T19 — Non-synchronous / time-zone effects. Global markets close at different times; "same date" returns are not contemporaneous across regions (biases global betas/correlations). Countermeasure: document the local-date convention; apply appropriate lead/lag for cross-region statistics. Designed

T20 — Microstructure / illiquidity. Zero-volume days, bid-ask bounce, non-trading bias estimates. Countermeasure: liquidity flags (volume, Amihud), non-trading excluded from return computation. Designed

G. Methodology & reproducibility

T21 — Data-snooping in the pipeline itself. Tuning screen thresholds to get nice results. Countermeasure: every threshold fixed ex ante from the literature, documented in config; no in-sample tuning.
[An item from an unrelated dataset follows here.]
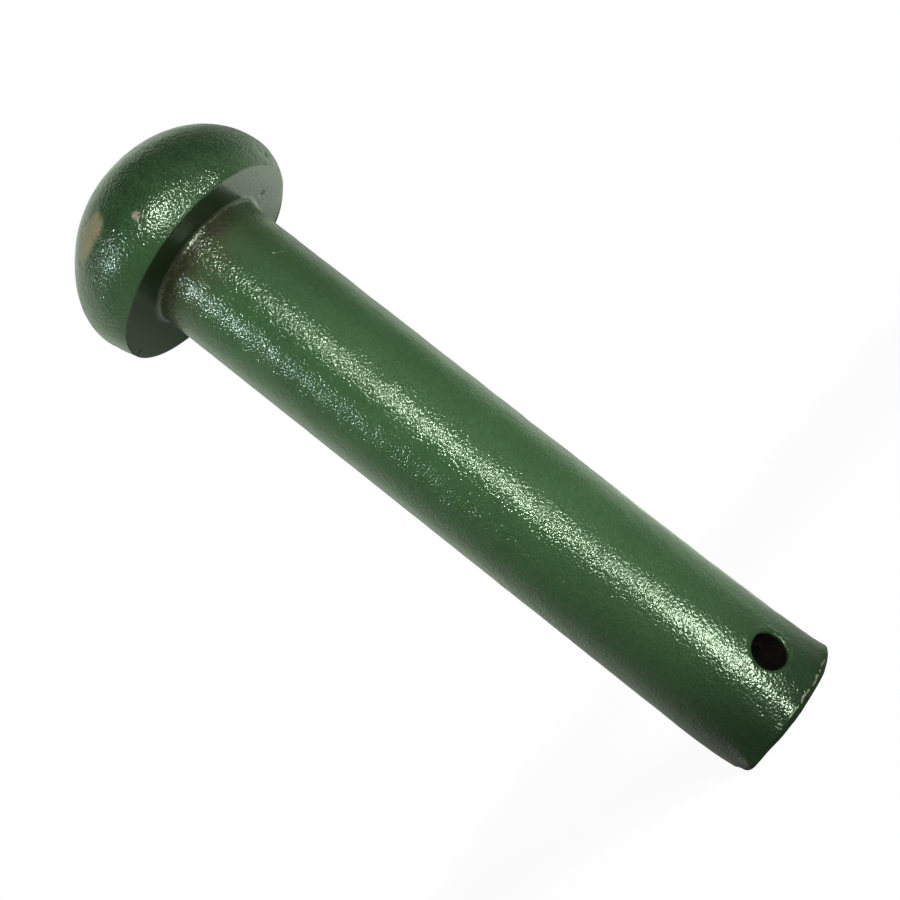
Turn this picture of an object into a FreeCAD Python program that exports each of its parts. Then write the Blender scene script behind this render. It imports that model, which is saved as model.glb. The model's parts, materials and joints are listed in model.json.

Designed

T22 — Non-reproducibility / vendor revision. Vendor data changes; results can't be re-derived. Countermeasure: immutable, vintaged Raw + per-response manifests + hash-based reproducibility check; results pinned to a vintage_id. Verify: re-run yields identical hashes. Designed

T23 — Winsorization / outlier choices. Hidden trimming changes conclusions. Countermeasure: provide flags, not forced winsorization; document any trimming and offer a sensitivity in the audit. Designed


Summary

# Threat Status
T1–T5 Identity / entity resolution (PERMNO problem) Designed
T6–T7 Survivorship & delisting returns Designed
T8–T12 Look-ahead / point-in-time Designed
T13–T14 Data errors & corporate actions Designed
T15–T16 Coverage, gaps, backfill Designed
T17–T20 FX, calendar, time-zone, microstructure Designed
T21–T23 Snooping, reproducibility, winsorization Designed

No threat is marked Verified until the database is built and cli.py audit --benchmarks confirms it on real data. Until then these are designed countermeasures, not claimed results.